Feb 27, 2013

SQL to ECL - Metamorphosis


As the old saying goes, it can be figured out whether you are a data guy or not just by the way you solve the problem:
An imperative programmer goes: for each order in the orders table, find the corresponding order details. . .
And the SQL programmer goes: take the orders table and join with the order details on the order ID key. . .  

As a SQL programmer, you look at tables as sets and not as individual records. You would not want to bother about whether the join happens as a nested loop, hash, merge or map-reduce for that matter. You want the join to happen the way you intend to (functionally) and let your query engine find the best way to do it based on the data distribution, size etc. That is the SQL programming style.

Now, ECL is not SQL but has the SQL programming style. I find it to be a pseudo functional-declarative programming style with some object oriented concepts tossed in. Don’t pull your hair out. Not just yet!!!

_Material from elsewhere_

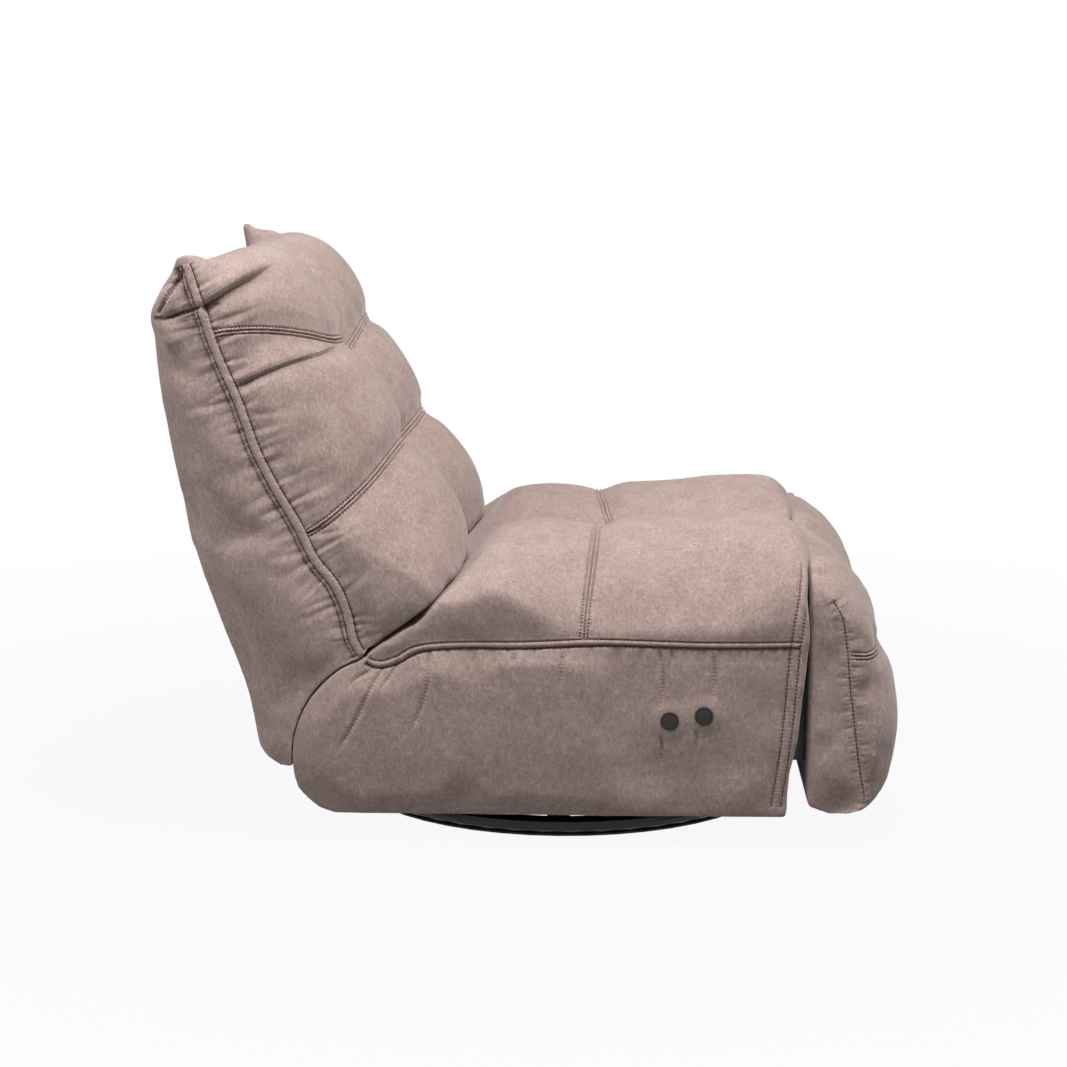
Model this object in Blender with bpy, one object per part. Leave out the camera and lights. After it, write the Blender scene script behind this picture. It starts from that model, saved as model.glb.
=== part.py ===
"""Armless power recliner with a swivel ring base.

The chair faces -Y, with +Z up and the sitter's right hand at -X.  The origin is
at floor level, under the middle of the closed chair's length and width.
Everything is modelled about the swivel axis, and the whole chair is moved to the
origin at the end.  All sizes are in metres.  A point of the side view is a pair
(y, z), with y rising towards the rear.
"""

import math

import bmesh
import bpy
from mathutils import Matrix, Vector

# Gaps between pieces
GAP = 0.0003              # between two pieces that touch
RUNNING_GAP = 0.0003      # radial, round a pin in a link
KNUCKLE_GAP = 0.0012      # between the back and the round rear end of the seat
COVER_GAP = 0.0010        # between two covers that press on each other
OVERRUN = 0.006           # how far a cutter passes through

# Overall
WIDTH = 0.800             # over the side covers
COVER_REAR = 0.578        # rearmost point of the back, behind the swivel axis
COVER_FRONT = 0.500       # foremost point of the closed footrest, before the axis

# Swivel base
RING_RADIUS = 0.332       # to the middle of the ring's tube
RING_TUBE = 0.026         # tube diameter
RING_STEPS = 48
TUBE_STEPS = 12
GLIDE_THICK = 0.003       # rubber strip under the ring
GLIDE_WIDTH = 0.014
ARM_WIDTH = 0.034
ARM_THICK = 0.018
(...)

In ECL, there are only 2 types of statements that I have come across.
  1. Action: Something that produces an output.
  2. Declaration: This is a single assignment (or, it cannot be re-assigned). These are called attributes in the ECL world.   
In my experiments with ECL, I have created  attributes to:
    - hold a value (string, int, set, record set, table, file etc)
    - a function or action
    - a definition (More like a table definition)

Most of the ECL code are definitions. And your action can call a definition or pipe your definitions to cascade to a result. More on this later.

Of course, you did notice that there is no concept of a variable. And that is the only thing to “get” in ECL. If you really think about it, ECL gives you amazing abstraction over all the threading and grid-ding that happens behind the scenes. How is it able to do that? By signing a contract with you that says, a definition (or an attribute) does not change its state, ever, ever. So, the attribute points to the same thing whoever wants, or more specifically whichever machine in the grid wants. There, it eliminated any custom race condition you may introduce in your code (which is common in parallel computing world). As long as we adhere to that contract, you can tell HPCC what you need and it will get you the result. With me, so far??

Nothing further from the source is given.